The effect of their terrible fire we have learnt not only from Antwerp, but also from Namur and partly from Liege. Antwerp's double ring of mound-like fortifications, though they are of solid concrete and tempered steel, were quite unable to withstand the awful impact of the shells. A few shells, some say four, some say a dozen, were enough to reduce the stoutest of these works to mere powder and to decimate utterly the garrison. The shells, dropping almost in a straight line from the sky on to the forts, have simply shattered them like egg-shells with the driving weight of the enormous blow, and the gases released by the tremendous detonation turned to dust everything that withstood its force. This much was proved by Namur, and this much Antwerp also proved. It was not necessary to have many of these guns in action; at Antwerp there seems to have been but two or four lit the most. All that is necessary is to concentrate the deadly fire of one-ton shells, each strike with a 5,000 foot-ton energy, on to a single fort until at fort is reduced to ruin, and then to take one's time and concentrate on another. At Antwerp the Germans reduced one fort in this way, and through the gap thus caused poured forward, unimpeded by the fire of big guns, on to the inner works.

A British View

Whether the forts of Antwerp (and, of course, Liege and Namur) were obsolete and not adequately gunned to meet this new and devastating attack, or whether there are other military reasons to explain the rapid fall of the town, will form a topic for expert quarrelling for many years to come. It is, however, interesting to note the views expressed by no less an expert than Lord Sydenham in an interview with the Manchester Guardian on the matter of the Belgian forts and their abilities to resist modern guns. Lord Sydenham ranks himself in opposition to the school of modern experts who pin their faith to the steel and concrete forts, and when Brialmont, whose teaching forms the gospel of Lord Sydenham's opponents, was building these very works that were to be impregnable, and which have so quickly succumbed, he had sufficient faith in his theories to break a lance with the man who was considered to be the greatest of modern military engineers, that is with Brialmont himself.

Lord Sydenham's View

"In my controversy with General Brialmont," said Lord Sydenham, "I maintained that it was no use placing guns in forts, and I urged this view nearly twenty-five years ago. What is necessary is to provide shelters for the men, to which they can quickly retire when they are being shelled, and strongly entrenched lines with effective obstacles for defence when the enemy's infantry comes close. I got that idea from the Siege of Plevna, on which I wrote a book in 1879. That place was defended mainly by rifle lines, because the forts were small and inconspicuous, so that the Russian fire did not damage them. You must have your artillery defence quite independent of the forts, placing the guns and howitzers in the intervals, well concealed, and so organised that they can be moved about from place to place. This is the principle which I advocated in my book published in 1890. This principle was strongly confirmed by what happened at Port Arthur, where the permanent forts acquitted themselves badly, as usual. It was in attacking the improvised defences on 203-metre Hill that al] the heaviest Japanese losses were incurred. These entrenchments were the backbone of the defence.

 

Artillery Firing from a Belgian Fort

 

The Faults of the Belgian Forts

"I went to Belgium in 1890 at the request of King Leopold to report on the forts that were then being constructed. I strongly condemned the defences of Liege and Namur.
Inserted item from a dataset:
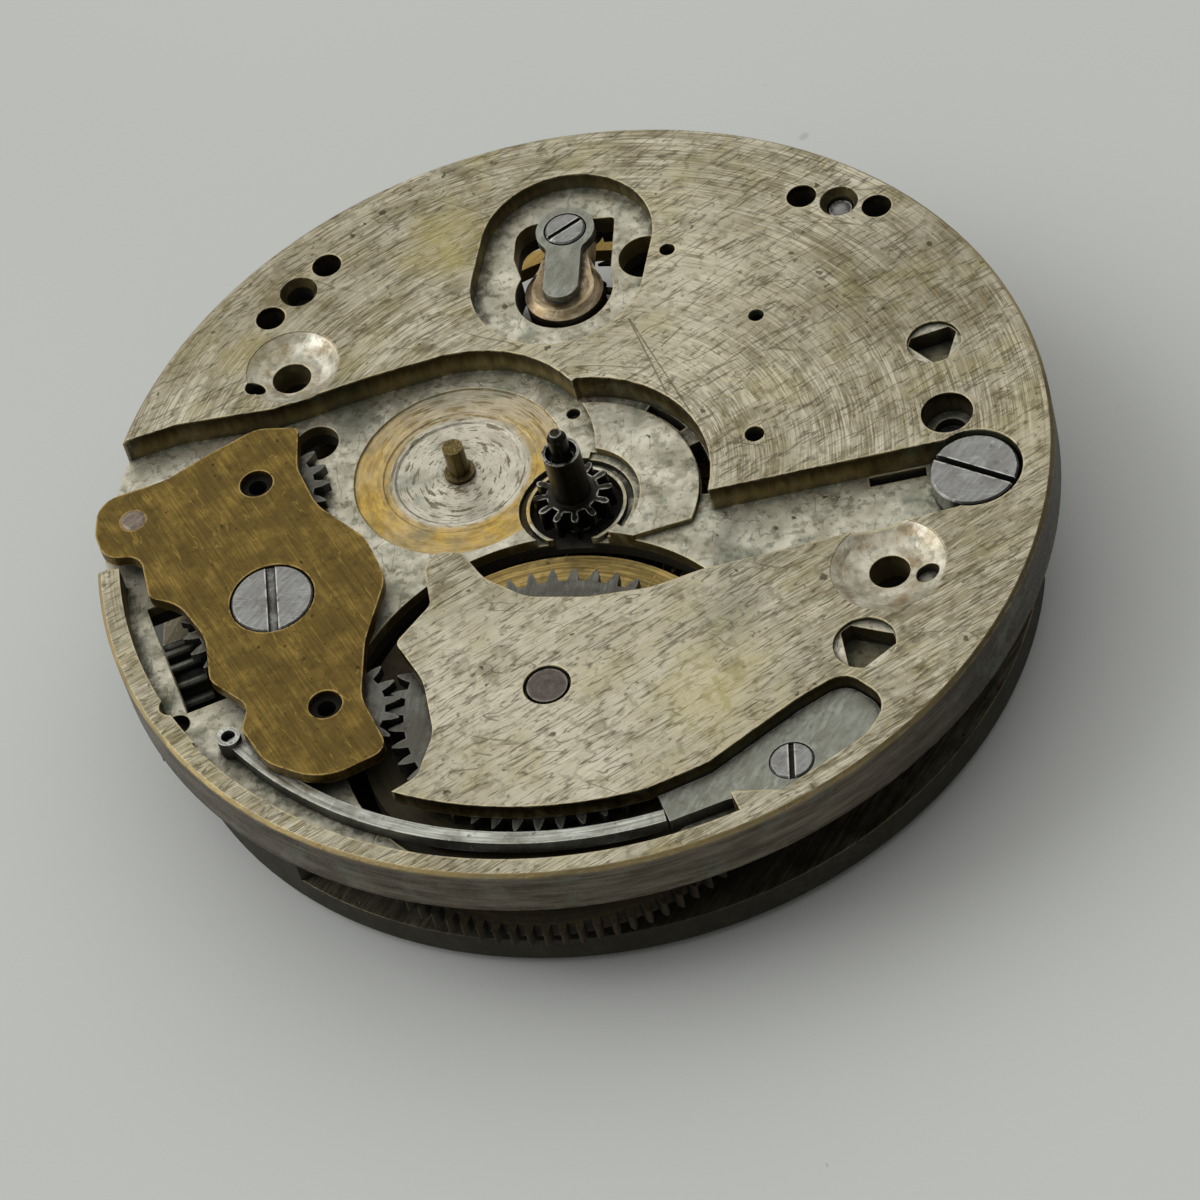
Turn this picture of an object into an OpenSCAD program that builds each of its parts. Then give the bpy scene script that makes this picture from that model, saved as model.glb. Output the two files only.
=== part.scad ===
// Stem-wound pocket watch movement, seen from the dial side.
// Origin: axis of the centre wheel at the dial face. +Z points at the dial, -X along the stem.

/* [Main plate] */
// Radius of the main plate
plate_r = 20.3; // [20.1:0.1:20.8]
// Thickness of the main plate
plate_t = 2.45; // [2.4:0.05:2.6]
// Depth of the keyless work recess
recess_d = 1.3; // [1.28:0.01:1.34]
// Width of the rim left round the recess
rim_w = 0.95; // [0.8:0.05:1.0]
// Thickness of the cover left over the ratchet wheel
cover_t = 0.8; // [0.7:0.05:0.82]
// Depth of the oval balance recess
balance_recess_d = 0.9; // [0.8:0.05:1.0]
// Chamfer on the edges of plate and bridges
edge_c = 0.15; // [0.05:0.05:0.25]
// Radius of a dial foot hole
dial_foot_r = 0.85; // [0.7:0.05:0.95]

/* [Stem] */
// Radius of the stem hole
stem_r = 0.8; // [0.6:0.05:0.95]
// Depth of the stem axis below the dial face
stem_depth = 3.1; // [3.05:0.05:3.3]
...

"The forts of the inner line at Antwerp and a few of the outer line, which were then being constructed, struck me as being very bad. The latter were similar to those at Liege, but much larger. What has disappointed me about Antwerp was that I thought that in the long time at their disposal the Belgians could have entrenched themselves in the intervals so carefully, and would have been able to mount so many guns in the intervals, that the loss of a fort need not have compromised the defence. I thought Antwerp, thus strengthened, was capable of holding out for several weeks, and so long as the outer line of defence was held the town could not have been bombarded.

 

 

Rough-and-Ready Defences Best

"The experience of this, as of other wars, shows that the best defences are those which have been prepared in a rough-and-ready way to meet the requirements of war. The conventional fortifications of. the great masters almost invariably prove disappointing when tested by experience. The contention that a permanent fort of ordinary type is really a shell trap which cannot hold out in the face of the concentrated fire of modern howitzers is proved by what happened at Antwerp, where neither the armoured gun positions nor the casements were proof against heavy shells. I imagine that the forts at Maubeuge were equafly unable to resist concentrated fire, though a much longer defence was made there.

The Day of the Siege Gun

There you have two vast armies with powerful artillery on both sides who cannot make much way against each other. There are no permanent fortifications at all, and they are fighting in extempore positions created during the course of the war. On the other hand, you see theoretically strong places like Namur and Liege falling without any difficulty at all. In 1870 some of the French fortresses which had not been modernised made a good defence - TouI, for example, lasted 37 days, and Belfort, where improvised works had been added, lasted 103 days - but siege artillery was then much weaker than now."

The Great Guns have Conquered

That is the view of one expert of great eminence; there are others who had different opinions. There are those who maintain that Antwerp fell through treachery; others that spies within the gates were responsible; others that the guns in the Antwerp forts were so inadequate that the garrisons were forced to endure the awful bombardment of artillery placed out of range of their own less powerful guns without being able to strike a blow in return; there are others who argue that, under different military conditions and with adequate support, Antwerp would be still holding out. All these things will come in for much discussion. One fact only is certain, and that is that the great guns have conquered fortifications, and until they are matched against forts of stronger calibre than those of Antwerp, Liege, and Namur, they hold the field.